- It was pretty
- Gaston was hot
- The beast was hot
Good? Agreed? Now let's get into the nitty-gritty
1. Belle....was kinda a b*tch. There I said it.
The film opens....we get some backstory (um, random) and then we get into the first song. "Bonjour! Bonjour!" And all that jazz. Belle's first real scene shows her running into the town's "douche bag" Gaston (we'll get to him later) and declining his advances.... tbh.... she pretty much slams the door in his face...and FOR NO GOOD REASON. At this point we haven't seen Gaston's douche-baggery.
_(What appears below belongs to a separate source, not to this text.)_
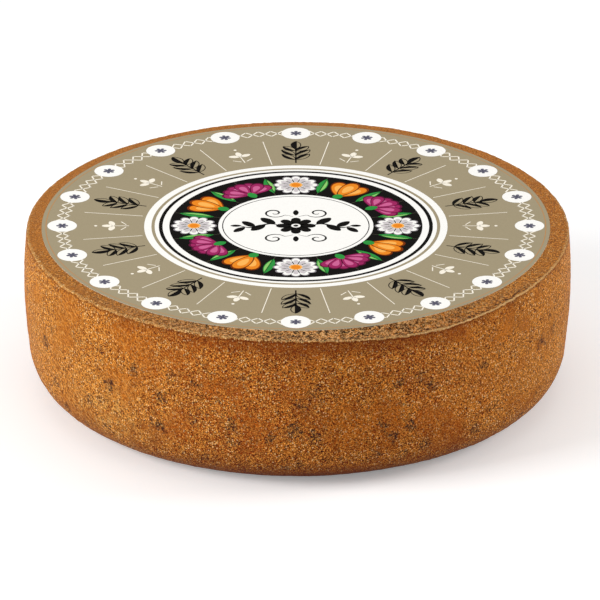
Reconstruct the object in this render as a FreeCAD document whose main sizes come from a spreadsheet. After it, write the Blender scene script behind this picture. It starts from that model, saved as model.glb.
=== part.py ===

Sure he seems a little self-centered but he's just complimenting her and giving her some damn flowers....wtf Belle. She couldn't even politely accept them? Then FLASH FORWARD to her "reprise Belle" song where she sings about what a brainless idiot Gaston is.... when he literally was just stopping by to give her advice (which actually is really sweet) and saying how he'll take care of her if she marries him.
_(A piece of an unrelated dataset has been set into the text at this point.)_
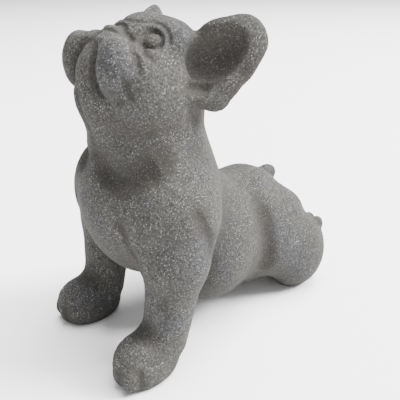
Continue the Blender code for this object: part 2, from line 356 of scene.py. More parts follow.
@dataclass
class Forelegs:
    """The shoulders, the straight forelegs and the paws, turned a little out."""

    shoulder: Lump = Lump((57, 68, 180), (35, 50, 60), 24, Sides.BOTH)
    upper: Limb = Limb((64, 75, 175), (72, 62, 135), 38, 33, 16, Sides.BOTH)
    lower: Limb = Limb((72, 60, 135), (69, 44, 36), 32, 25, 14, Sides.BOTH)
    sole: Lump = Lump((68, 21, 11), (27, 39, 20), 10, Sides.BOTH, swung(PAW_SPLAY))
    paw: Lump = Lump((68, 12, 31), (24, 34, 26), 18, Sides.BOTH, swung(PAW_SPLAY))
    toe_radii: Place = (9, 14, 17)
    toe_places: tuple[tuple[float, float], ...] = ((54, 2), (67, -8), (82, -7))
    toe_height: float = 18
    toe_melt: float = 3

    def forms(self) -> list[Form]:
        """The forelegs' clay.

        Returns:
            The lumps and limbs, in the order in which they melt together.
        """
        toes = [
            Lump((x, y, self.toe_height), self.toe_radii, self.toe_melt, Sides.BOTH)
            for x, y in self.toe_places
        ]
        return [self.shoulder, self.upper, self.lower, self.sole, self.paw, *toes]

    def creases(self) -> list[Crease]:
        """The fold behind each elbow, the folds of the lower leg, and the grooves of the toes.

        Returns:
            The creases of the forelegs.
        """
        elbow = ((94, 66, 208), (99, 70, 192), (100, 77, 174), (101, 82, 158), (99, 88, 142))
        leg_fold = ((90, 32, 111), (91, 32, 96), (92, 34, 81))
        toe_grooves = (
            ((90, -2, 34), (91, -4, 22), (90, -3, 6)),
            ((76, -18, 36), (76, -21, 22), (75, -18, 5)),
            ((61, -14, 34), (60, -17, 20), (60, -13, 5)),
        )
        grooves = [Crease(groove, 2.6, 3.4) for groove in toe_grooves]
        return [Crease(elbow, 6.0, 4.0), Crease(leg_fold, 3.0, 1.6), *grooves]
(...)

Now- I GET IT. Belle wants freedom in the great wide somewhere.... BUT remember: at this point we haven't seen Gaston be evil, or do anything that really makes him the villain.
Wtf Belle. You calm down. Maybe if you weren't so rude and constantly annoyed....I would have had more sympathy for you, but honestly I thought Gaston was really endearing and you were just.... cold.